> **MATERIAL PROVIDED**
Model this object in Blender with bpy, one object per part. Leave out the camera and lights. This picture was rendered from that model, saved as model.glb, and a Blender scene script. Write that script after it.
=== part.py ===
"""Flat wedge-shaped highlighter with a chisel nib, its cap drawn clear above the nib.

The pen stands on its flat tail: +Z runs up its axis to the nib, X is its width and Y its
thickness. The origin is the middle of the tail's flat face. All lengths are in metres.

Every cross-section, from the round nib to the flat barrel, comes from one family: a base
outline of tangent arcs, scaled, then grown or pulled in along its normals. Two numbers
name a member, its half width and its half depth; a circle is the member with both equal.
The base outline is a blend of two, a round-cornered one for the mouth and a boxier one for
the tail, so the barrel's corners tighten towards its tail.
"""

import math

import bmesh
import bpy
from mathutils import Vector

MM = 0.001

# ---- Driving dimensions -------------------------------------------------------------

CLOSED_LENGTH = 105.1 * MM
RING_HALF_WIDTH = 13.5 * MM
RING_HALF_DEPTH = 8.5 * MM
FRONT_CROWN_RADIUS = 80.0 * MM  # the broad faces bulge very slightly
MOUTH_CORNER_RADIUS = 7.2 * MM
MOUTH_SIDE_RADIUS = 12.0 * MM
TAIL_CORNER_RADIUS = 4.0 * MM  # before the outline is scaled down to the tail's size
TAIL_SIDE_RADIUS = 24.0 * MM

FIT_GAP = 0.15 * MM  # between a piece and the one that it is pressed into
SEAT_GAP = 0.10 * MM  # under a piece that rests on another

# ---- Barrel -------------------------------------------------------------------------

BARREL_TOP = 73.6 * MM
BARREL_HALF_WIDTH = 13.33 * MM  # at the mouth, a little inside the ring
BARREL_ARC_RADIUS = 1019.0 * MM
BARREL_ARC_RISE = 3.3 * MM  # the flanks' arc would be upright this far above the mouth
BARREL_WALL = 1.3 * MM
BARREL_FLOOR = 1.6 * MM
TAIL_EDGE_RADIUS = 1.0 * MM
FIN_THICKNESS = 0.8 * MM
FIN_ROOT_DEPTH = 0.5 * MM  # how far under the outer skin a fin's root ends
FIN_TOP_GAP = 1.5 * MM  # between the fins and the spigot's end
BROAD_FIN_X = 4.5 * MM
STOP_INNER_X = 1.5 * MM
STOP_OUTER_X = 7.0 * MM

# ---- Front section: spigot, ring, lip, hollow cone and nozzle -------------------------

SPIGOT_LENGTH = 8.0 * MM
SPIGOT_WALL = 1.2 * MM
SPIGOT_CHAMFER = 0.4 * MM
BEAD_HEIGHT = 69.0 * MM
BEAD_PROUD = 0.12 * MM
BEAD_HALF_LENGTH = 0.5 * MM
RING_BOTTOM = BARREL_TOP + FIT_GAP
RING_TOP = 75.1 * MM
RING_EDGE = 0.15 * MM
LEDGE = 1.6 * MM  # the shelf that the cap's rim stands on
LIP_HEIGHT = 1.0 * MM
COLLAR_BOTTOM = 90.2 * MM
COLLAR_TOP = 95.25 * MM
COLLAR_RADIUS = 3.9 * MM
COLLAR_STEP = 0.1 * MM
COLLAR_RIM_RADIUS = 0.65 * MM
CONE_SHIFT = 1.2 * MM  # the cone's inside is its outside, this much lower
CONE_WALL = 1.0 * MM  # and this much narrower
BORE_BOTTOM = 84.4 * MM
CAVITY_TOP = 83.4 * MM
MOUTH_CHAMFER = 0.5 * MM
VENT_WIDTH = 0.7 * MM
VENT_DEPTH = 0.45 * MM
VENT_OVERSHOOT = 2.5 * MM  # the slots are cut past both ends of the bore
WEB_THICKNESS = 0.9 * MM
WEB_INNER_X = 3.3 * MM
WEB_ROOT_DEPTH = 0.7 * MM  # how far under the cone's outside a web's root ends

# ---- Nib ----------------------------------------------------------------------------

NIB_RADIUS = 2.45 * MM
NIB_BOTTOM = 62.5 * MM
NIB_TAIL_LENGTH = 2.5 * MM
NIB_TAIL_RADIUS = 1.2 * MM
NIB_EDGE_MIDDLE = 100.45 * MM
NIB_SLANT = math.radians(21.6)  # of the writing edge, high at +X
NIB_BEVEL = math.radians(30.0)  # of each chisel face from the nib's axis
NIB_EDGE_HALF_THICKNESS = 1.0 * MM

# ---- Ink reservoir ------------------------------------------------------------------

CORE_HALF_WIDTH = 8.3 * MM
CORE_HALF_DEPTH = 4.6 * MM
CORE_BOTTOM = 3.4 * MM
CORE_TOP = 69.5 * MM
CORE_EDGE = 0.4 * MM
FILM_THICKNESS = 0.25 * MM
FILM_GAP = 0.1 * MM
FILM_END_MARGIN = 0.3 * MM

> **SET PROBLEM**
Retype only the lines running from the top of the listing to the line that holds "thickness. The origin", both ends included.

> **RESULT FOR THIS EXERCISE**
Model this object in Blender with bpy, one object per part. Leave out the camera and lights. This picture was rendered from that model, saved as model.glb, and a Blender scene script. Write that script after it.
=== part.py ===
"""Flat wedge-shaped highlighter with a chisel nib, its cap drawn clear above the nib.

The pen stands on its flat tail: +Z runs up its axis to the nib, X is its width and Y its
thickness. The origin is the middle of the tail's flat face. All lengths are in metres.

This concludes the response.